Officials at the U.S. Government Accountability Office (GAO) give that assessment in an IRS PPACA implementation risk management plan review prepared at the request of lawmakers at the Senate Appropriations Committee and the House Small Business Committee.
Congress included 47 provisions requiring IRS action in PPACA, and created challenges for the IRS by having about half of the 47 provisions take effect in or before 2010, James White, a GAO director, writes in a letter summarizing the GAO officials’ views on the IRS PPACA implementation risk management plan.
Because of the nature of the deadlines involved, the IRS is having implement PPACA at the same time that it’s doing long-range PPACA planning, White says.

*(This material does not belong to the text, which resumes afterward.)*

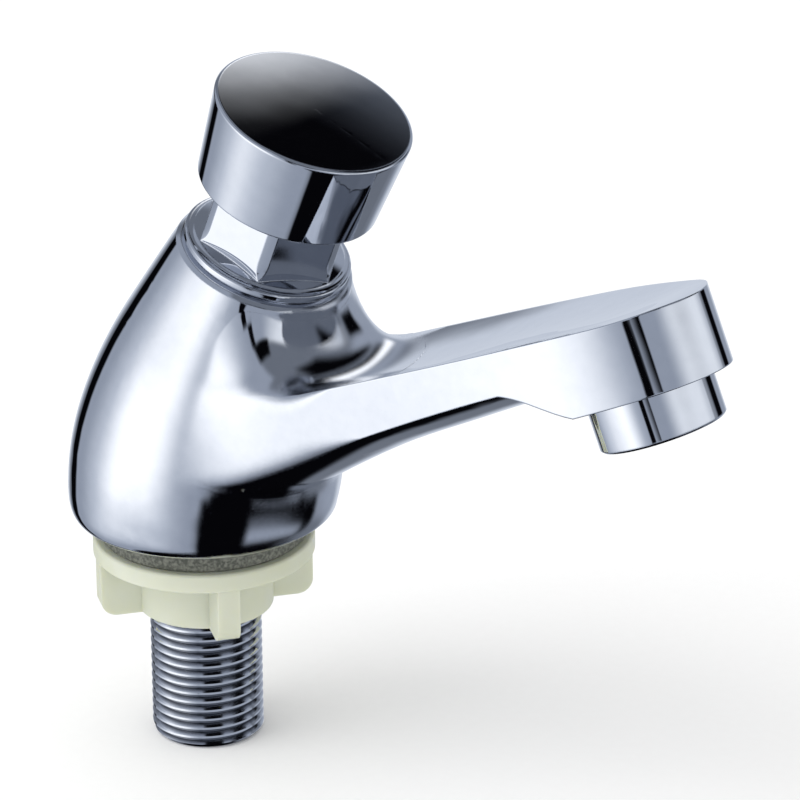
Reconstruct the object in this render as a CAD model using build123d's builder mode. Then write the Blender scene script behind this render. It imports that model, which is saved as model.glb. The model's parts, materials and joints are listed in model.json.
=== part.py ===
from build123d import *

import os
from math import atan2, cos, hypot, radians, sin, tan

os.makedirs("parts", exist_ok=True)

# All lengths are in millimetres. Z points up, X points along the spout,
# and the origin lies on the inlet shank's axis at the top of the deck.

# Clearances shared by the pieces
cut_over = 2.0  # how far a cut runs past the face it opens
slide_gap = 0.3  # round a moving piece that only passes by
running_gap = 0.05  # round a shaft or a seal that runs in a bore
seat_gap = 0.05  # round a piece that is dropped into a pocket
thread_gap = 0.15  # between a plain drum and the bore it stands for a thread in
nut_bore_gap = 0.1  # round the shank inside the backnut

# Inlet shank, with a half inch pipe thread
shank_radius = 10.4775
shank_bottom = -40.5
shank_top = 9.6
shank_bore_radius = 7.0
shank_chamfer = 1.0
thread_pitch = 1.814
thread_depth = 1.05
thread_root = 0.4
thread_mouth = 1.8
thread_mouth_over = 0.4  # how far outside the crests the groove has its full mouth
thread_top = -0.6
strainer_seat_radius = 8.2
strainer_seat_depth = 1.8

# Base gasket
gasket_radius = 19.4
gasket_thick = 3.2
gasket_hole_radius = 11.2
gasket_edge = 0.4

# Backnut
nut_flange_radius = 20.75
nut_flange_thick = 3.7
nut_hub_radius = 12.8
nut_height = 14.6
nut_wing_count = 4
nut_wing_radius = 20.3
nut_wing_thick = 4.2
nut_wing_height = 10.7
nut_wing_angle = 51.0
nut_wing_corner = 3.0
nut_edge = 0.6

# Body, as rings from the base up: forward shift, height, radius
body_rings = (
    (0.0, 3.2, 19.8),
    (0.0, 4.4, 22.9),
    (0.0, 6.2, 24.7),
    (0.1, 9.0, 25.1),
    (0.7, 13.0, 25.3),
    (1.8, 18.0, 25.2),
    (3.3, 23.5, 24.7),
    (5.0, 29.0, 23.9),
    (6.8, 34.5, 22.8),
    (8.8, 40.0, 21.5),
    (10.8, 45.5, 20.0),
    (12.8, 51.0, 18.5),
    (14.5, 55.5, 17.3),
)
# Lean of each ring in degrees
body_lean_angles = (0.0, 0.0, 1.0, 5.3, 10.5, 14.2, 16.5, 17.9, 18.9, 19.7, 20.3, 20.8, 21.1)
rim_radius = 16.4
rim_edge = 0.5
ring_starts = (60, 180, 300)  # each ring is drawn as three arcs, clear of the spout's middle
ring_sweep = 120
base_wall = 3.5
base_hollow_rings = 7  # how many rings, from the lowest, the hollow base follows
boss_radius = 14.0
boss_top = 20.0
column_radius = 15.5

# Spout, measured from the middle of its round tip on the top face
spout_rise = 23.0  # degrees
tip_forward = 93.5
arm_root_height = 27.0  # where the line of the top face comes back to the shank's axis
tip_nose = 16.6
arm_half_width = 18.0
arm_outline = (
    (14.9, 5.6),
    (11.2, 9.6),
    (6.0, 12.4),
    (0.0, 14.3),
    (-8.0, 15.95),
    (-20.0, 17.3),
    (-30.0, 17.82),
    (-40.0, arm_half_width),
)
arm_stock_over = 6.0  # how much wider the bar is drawn than the arm, to each side
# Along the spout, half width at the edges, dip of the top, depth at the edges, depth in the middle
arm_stations = (
    (-102.0, 18.0, 3.6, 15.5, 27.0),
    (-90.0, 18.0, 3.6, 13.9, 23.6),
    (-80.0, 18.0, 3.6, 12.9, 20.6),
    (-66.0, 18.0, 3.5, 11.3, 17.6),
    (-52.0, 18.0, 3.3, 9.8, 15.3),
    (-38.0, 18.0, 3.0, 8.5, 14.0),
    (-24.0, 17.7, 2.2, 7.5, 12.8),
    (-10.0, 16.4, 1.5, 7.2, 12.0),
    (5.0, 15.0, 0.9, 7.2, 10.6),
    (20.0, 15.0, 0.8, 7.2, 9.6),
)
block_depth = 14.1
block_heel = (-5.6, 14.6)
block_slope = ((-10.5, 11.9), (-15.5, 9.0), (-20.0, 7.4), (-26.0, 6.4))
block_core_depth = 3.5
block_front = 25.0
plan_end = 64.0
plan_over = 7.0  # how far the outline's cutter starts above the top face
spout_reach = 130.0

# Root of the arm, where its sides widen into the flanks of the body
root_start = 36.0
root_end = 50.0
root_back = 5.0
root_floor = 7.0
root_top = 62.0
root_flank_share = 0.4
root_skipped_rings = 2  # how many of the lowest rings the root's outline leaves out
root_inset = 0.15

# Neck, the hollow curve from the arm's top up the front of the body.
# Offset from the middle, reach up the body, lead of the curve's corner, reach out along the arm
neck_slices = (
    (21.0, 2.0, 0.5, 2.0),
    (19.8, 5.0, 1.5, 9.0),
    (19.0, 7.0, 3.0, 14.0),
    (18.0, 12.5, 4.0, 17.0),
    (17.0, 16.5, 4.5, 17.0),
    (15.0, 18.5, 4.5, 18.0),
    (11.0, 16.8, 3.8, 18.5),
    (6.0, 15.5, 3.2, 18.0),
)
neck_middle = (0.0, 15.0, 3.0, 17.5)
neck_root = 3.0  # how deep the curve's stock is let into the body and the arm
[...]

The IRS, an arm of the U.S. Treasury Department, could do better at explaining who at the IRS will evaluate risk mitigation strategies, deciding how it will determine whether it has the resources to support the mitigation strategies chosen, and making sure managers document the reasons for their decisions, White says.
The GAO included a number of PPACA risk management plan recommendations in a 2011 plan review.
“While IRS developed a risk management plan for PPACA implementation that meets several leading practices, IRS did not take any actions to implement our 2011 recommendation on assessing mitigation strategies,” White says in the letter.
The IRS has set up a PPACA Executive Steering Committee to manage PPACA implementation.